As I said in my last post, Daphne Koller is not the most charismatic lecturer, and her explanations can be confusing. What I didn't say last time is that I don't think Koller entirely understands the medium in which she's working. In the classroom, asking questions of the professor can make up for a confusing lecture; Koller seems to be giving the same lecture she would give in the classroom, but without the opportunity to stop her and ask questions about each topic before moving on to the next, that same lecture doesn't work very well.

While the lectures are less than ideal, the quizzes are particularly troubling: rather than presenting a simple test of the material covered in the lecture, the quizzes ask students to move beyond the lecture material, drawing out implications on their own. Asking students to do this is a great pedagogical technique, especially in a graduate-level class. However, it works a lot better when the students have discussed the material in class, giving them the opportunity to start down that path together, with the professor's guidance. None of this is possible in an online class, and, even with discussion forums, rules that prevent students from providing answers to one another prevent full exploration of the quiz topics; part of the problem is that students can see the quiz questions before beginning their discussion, rather than receiving a quiz or homework assignment only after the classroom discussion is over.

It might help to begin each quiz with more straightforward questions, giving students a little practice, before moving on the ones that require additional thinking. Far from adopting this model, Koller actually exacerbates the problem by adopting an unusually strict rule (by MOOC standards) for retaking quizzes: any attempt after the second is penalized. Because of this, I found myself taking quizzes I had no way to prepare for, because they introduced concepts for the first time, and I had no way to practice applying those concepts beforehand.

I want to stress here that I'm not simply some idiot who was in over my head. I'm trained in statistics, and I have experience using structural equation and time series models, both of which share similarities with probabilistic graphical models—and I was really interested in the course material. Koller acknowledges in her lectures that the course is challenging, and even seems to take pride in that fact. However, while the material is indeed challenging, the course is hard partly because it's badly taught. It's also possible that Koller is trying to cover too much material for the online format—the lack of classroom discussion not only makes individual topics more difficult, but increases the time required to cover each topic, since the teacher has to provide a much more detailed lecture, rather than relying on student questions to fill in holes.

While I didn't pursue the programming track, other reviewers have complained that they spent more time trying to figure out how to read in the data than they did conducting the analysis. Mind you, this is a problem that data scientists face in the real world, and so the criticism might not be completely fair.
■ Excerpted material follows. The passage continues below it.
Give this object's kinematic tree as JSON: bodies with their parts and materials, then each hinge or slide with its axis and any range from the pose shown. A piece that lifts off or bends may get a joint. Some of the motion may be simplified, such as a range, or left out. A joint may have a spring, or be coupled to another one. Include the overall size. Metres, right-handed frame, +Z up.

Andrew Ng's Machine Learning is another beast altogether. Ng is in fact a charismatic, and very clear, lecturer; indeed, Koller uses a couple of his lectures in areas where the material in the two courses overlaps. Not only does Ng convey his topics clearly, but he stresses the practical aspects of the methods he's teaching, and provides useful tips about how to apply them in the real world. While Ng pulls students along at pace much gentler than Koller's, he's still able to teach methods that, he insists, are advanced enough to be unfamiliar to many practicing data scientists. I should add that the automated system used to grade programming assignments works quite well. If I do have one criticism, it's that the programming assignments probably involve a little more copying and pasting than might be ideal for learning Octave, but then, copying and pasting isn't uncommon in real programming.

In short, this is a very good course, and I strongly recommend signing up for the session that starts October 14th. Now that things have calmed down a bit for me, I might even sign up for it myself.


  1. "I don't think Koller entirely understands the medium in which she's working." I could not agree more!

  2. Agree. Probabilistic graph model is a very interesting topic, I hope she can do it better next time

  3. This comment has been removed by the author.